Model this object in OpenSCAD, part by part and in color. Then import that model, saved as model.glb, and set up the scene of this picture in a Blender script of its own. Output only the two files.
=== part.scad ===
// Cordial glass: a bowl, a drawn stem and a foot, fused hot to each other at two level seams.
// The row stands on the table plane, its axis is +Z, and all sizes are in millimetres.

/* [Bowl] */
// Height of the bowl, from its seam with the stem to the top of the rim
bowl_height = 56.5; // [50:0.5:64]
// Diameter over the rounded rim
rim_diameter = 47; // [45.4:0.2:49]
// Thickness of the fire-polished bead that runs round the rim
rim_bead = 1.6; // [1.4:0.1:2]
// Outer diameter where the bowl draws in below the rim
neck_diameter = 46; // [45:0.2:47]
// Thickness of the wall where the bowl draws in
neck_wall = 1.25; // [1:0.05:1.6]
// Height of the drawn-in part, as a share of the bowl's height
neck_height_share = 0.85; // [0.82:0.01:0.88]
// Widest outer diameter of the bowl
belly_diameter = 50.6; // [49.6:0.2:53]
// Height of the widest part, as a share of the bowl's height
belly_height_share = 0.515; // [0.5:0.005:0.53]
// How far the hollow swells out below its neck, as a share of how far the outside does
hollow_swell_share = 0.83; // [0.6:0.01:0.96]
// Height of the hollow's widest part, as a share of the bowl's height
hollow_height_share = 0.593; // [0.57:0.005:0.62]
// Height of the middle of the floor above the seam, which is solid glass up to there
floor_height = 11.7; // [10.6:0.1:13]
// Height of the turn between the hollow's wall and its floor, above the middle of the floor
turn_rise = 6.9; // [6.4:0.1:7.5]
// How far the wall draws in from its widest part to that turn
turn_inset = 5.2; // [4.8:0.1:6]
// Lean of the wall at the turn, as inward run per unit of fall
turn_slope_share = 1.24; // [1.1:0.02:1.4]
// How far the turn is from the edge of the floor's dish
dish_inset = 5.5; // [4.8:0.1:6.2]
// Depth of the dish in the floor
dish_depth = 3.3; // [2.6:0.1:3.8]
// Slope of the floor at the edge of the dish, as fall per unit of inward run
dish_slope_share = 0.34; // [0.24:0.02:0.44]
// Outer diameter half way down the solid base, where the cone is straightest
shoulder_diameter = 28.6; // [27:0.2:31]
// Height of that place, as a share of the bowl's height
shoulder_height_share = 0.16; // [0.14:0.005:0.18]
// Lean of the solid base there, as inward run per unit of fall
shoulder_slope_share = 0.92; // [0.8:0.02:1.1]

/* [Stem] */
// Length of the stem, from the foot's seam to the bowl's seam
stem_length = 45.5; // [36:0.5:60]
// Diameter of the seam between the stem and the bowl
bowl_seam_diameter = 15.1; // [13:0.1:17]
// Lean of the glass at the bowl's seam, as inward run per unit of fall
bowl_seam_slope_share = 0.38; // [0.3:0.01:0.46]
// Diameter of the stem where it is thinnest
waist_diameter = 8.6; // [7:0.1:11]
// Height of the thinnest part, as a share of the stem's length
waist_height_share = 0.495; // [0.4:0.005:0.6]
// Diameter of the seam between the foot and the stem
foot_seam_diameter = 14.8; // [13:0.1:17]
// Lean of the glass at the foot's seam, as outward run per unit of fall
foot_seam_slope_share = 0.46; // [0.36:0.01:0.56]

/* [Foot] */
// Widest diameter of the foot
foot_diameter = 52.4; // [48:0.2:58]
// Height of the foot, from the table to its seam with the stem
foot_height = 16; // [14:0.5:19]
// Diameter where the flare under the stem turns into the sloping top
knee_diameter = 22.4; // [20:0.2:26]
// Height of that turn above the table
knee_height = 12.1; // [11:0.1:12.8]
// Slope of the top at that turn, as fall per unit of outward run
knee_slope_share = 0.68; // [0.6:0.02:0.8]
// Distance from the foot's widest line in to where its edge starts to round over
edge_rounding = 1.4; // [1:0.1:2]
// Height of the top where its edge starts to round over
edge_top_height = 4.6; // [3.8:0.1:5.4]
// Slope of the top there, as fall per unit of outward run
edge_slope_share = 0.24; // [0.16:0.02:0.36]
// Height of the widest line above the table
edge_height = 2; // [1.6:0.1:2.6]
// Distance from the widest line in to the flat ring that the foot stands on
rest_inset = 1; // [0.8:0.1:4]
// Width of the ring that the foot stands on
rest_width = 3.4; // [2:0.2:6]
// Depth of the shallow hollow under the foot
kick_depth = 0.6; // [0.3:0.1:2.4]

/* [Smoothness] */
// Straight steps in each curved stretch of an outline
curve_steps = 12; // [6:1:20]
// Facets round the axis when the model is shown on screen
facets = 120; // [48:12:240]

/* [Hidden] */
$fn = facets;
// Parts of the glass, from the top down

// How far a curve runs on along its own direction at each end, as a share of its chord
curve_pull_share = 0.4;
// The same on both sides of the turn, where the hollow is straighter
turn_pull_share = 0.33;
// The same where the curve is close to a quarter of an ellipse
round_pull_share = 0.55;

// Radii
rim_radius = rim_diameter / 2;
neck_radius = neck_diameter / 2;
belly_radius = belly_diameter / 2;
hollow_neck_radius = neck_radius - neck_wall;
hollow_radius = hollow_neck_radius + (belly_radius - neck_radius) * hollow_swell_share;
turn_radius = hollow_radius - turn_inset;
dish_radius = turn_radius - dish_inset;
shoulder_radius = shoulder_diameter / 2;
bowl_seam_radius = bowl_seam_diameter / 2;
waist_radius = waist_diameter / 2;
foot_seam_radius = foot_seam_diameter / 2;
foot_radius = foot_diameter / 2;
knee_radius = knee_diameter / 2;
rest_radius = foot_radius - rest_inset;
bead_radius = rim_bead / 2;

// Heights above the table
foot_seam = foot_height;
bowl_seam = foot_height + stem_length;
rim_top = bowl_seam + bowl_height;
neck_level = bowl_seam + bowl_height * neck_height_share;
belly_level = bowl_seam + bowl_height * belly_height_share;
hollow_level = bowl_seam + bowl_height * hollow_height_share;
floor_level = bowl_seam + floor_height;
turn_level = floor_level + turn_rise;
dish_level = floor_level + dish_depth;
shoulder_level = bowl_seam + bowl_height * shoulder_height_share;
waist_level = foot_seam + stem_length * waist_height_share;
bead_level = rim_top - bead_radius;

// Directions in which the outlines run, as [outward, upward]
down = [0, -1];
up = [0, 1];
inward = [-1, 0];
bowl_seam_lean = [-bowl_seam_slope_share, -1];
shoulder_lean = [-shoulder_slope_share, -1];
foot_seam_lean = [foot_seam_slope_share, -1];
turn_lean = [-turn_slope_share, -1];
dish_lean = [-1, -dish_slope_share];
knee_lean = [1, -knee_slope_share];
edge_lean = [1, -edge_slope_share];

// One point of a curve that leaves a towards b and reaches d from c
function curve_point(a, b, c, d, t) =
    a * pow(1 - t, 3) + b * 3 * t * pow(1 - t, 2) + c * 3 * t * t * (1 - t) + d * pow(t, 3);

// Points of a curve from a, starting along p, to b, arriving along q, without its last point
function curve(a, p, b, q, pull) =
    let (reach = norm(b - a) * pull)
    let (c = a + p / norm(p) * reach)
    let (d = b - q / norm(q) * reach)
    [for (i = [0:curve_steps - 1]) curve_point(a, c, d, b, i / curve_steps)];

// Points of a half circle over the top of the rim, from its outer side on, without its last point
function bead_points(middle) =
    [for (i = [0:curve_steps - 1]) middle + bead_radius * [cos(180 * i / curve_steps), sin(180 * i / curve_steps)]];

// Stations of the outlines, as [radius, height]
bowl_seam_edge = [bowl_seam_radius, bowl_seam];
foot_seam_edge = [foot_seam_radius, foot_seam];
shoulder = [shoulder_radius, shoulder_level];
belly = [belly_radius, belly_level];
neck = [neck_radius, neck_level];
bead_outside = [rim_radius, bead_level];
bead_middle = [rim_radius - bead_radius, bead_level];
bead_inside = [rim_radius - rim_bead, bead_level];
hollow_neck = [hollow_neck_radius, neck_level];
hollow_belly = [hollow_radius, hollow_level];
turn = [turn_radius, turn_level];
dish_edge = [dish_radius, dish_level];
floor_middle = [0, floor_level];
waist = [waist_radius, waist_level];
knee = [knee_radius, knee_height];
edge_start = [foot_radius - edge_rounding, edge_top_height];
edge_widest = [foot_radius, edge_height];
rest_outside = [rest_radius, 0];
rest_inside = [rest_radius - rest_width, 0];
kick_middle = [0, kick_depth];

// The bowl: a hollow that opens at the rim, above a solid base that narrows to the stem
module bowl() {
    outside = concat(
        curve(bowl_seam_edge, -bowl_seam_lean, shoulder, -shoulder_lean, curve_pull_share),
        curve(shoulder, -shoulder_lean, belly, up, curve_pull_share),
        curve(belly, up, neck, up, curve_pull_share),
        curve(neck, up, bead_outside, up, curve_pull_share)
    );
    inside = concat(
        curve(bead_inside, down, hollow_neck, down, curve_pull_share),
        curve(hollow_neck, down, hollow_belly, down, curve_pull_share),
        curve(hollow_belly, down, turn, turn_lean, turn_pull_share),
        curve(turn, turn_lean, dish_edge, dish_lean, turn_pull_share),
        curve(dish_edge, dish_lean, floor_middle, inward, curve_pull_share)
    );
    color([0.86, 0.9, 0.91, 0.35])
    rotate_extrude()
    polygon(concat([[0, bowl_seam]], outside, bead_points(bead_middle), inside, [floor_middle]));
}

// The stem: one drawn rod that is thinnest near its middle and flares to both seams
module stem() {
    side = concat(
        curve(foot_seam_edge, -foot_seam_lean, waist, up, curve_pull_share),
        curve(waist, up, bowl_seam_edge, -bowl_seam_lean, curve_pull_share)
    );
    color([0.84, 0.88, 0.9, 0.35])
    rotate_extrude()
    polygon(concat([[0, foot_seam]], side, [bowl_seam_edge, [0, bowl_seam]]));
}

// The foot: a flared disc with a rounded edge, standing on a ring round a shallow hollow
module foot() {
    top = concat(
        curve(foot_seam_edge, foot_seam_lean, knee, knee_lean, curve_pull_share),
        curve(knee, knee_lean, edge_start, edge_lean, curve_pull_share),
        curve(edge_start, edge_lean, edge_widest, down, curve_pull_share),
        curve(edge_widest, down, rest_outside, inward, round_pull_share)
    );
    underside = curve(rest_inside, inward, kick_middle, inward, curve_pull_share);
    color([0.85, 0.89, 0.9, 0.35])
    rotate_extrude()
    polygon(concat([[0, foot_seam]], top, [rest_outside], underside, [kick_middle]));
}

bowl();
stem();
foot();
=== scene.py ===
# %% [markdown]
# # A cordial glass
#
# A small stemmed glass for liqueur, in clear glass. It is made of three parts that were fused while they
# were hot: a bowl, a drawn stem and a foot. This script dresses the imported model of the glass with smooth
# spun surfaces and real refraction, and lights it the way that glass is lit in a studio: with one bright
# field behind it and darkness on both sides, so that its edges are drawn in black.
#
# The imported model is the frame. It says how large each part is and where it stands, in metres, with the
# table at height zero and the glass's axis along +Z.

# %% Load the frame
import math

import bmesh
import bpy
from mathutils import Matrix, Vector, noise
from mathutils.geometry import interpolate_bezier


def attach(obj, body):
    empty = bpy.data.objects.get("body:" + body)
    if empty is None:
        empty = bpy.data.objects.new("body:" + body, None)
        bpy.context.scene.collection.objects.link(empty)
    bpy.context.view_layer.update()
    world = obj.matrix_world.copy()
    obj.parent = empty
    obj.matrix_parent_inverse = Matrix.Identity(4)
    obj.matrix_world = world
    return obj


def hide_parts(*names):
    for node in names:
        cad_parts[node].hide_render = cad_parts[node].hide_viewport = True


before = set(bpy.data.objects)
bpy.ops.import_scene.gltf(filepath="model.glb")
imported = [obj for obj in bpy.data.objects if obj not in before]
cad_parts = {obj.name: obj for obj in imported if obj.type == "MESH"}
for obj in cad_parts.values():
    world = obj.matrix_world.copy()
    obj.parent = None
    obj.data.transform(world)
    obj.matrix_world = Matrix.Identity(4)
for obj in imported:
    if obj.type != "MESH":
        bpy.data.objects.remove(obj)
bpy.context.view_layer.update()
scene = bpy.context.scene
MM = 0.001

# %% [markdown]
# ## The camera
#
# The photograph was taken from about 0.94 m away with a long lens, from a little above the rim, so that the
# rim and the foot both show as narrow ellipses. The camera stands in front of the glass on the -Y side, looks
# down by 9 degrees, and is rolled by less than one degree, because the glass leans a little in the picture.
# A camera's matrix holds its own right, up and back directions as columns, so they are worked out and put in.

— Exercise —
In the listing above, locate the line containing "a shallow hollow" and the line containing "bpy.context.scene.collection.objects.link(empty)". Extract those two lines and every line between them, exactly as written, and only those.

— Final answer —
// The foot: a flared disc with a rounded edge, standing on a ring round a shallow hollow
module foot() {
    top = concat(
        curve(foot_seam_edge, foot_seam_lean, knee, knee_lean, curve_pull_share),
        curve(knee, knee_lean, edge_start, edge_lean, curve_pull_share),
        curve(edge_start, edge_lean, edge_widest, down, curve_pull_share),
        curve(edge_widest, down, rest_outside, inward, round_pull_share)
    );
    underside = curve(rest_inside, inward, kick_middle, inward, curve_pull_share);
    color([0.85, 0.89, 0.9, 0.35])
    rotate_extrude()
    polygon(concat([[0, foot_seam]], top, [rest_outside], underside, [kick_middle]));
}

bowl();
stem();
foot();
=== scene.py ===
# %% [markdown]
# # A cordial glass
#
# A small stemmed glass for liqueur, in clear glass. It is made of three parts that were fused while they
# were hot: a bowl, a drawn stem and a foot. This script dresses the imported model of the glass with smooth
# spun surfaces and real refraction, and lights it the way that glass is lit in a studio: with one bright
# field behind it and darkness on both sides, so that its edges are drawn in black.
#
# The imported model is the frame. It says how large each part is and where it stands, in metres, with the
# table at height zero and the glass's axis along +Z.

# %% Load the frame
import math

import bmesh
import bpy
from mathutils import Matrix, Vector, noise
from mathutils.geometry import interpolate_bezier


def attach(obj, body):
    empty = bpy.data.objects.get("body:" + body)
    if empty is None:
        empty = bpy.data.objects.new("body:" + body, None)
        bpy.context.scene.collection.objects.link(empty)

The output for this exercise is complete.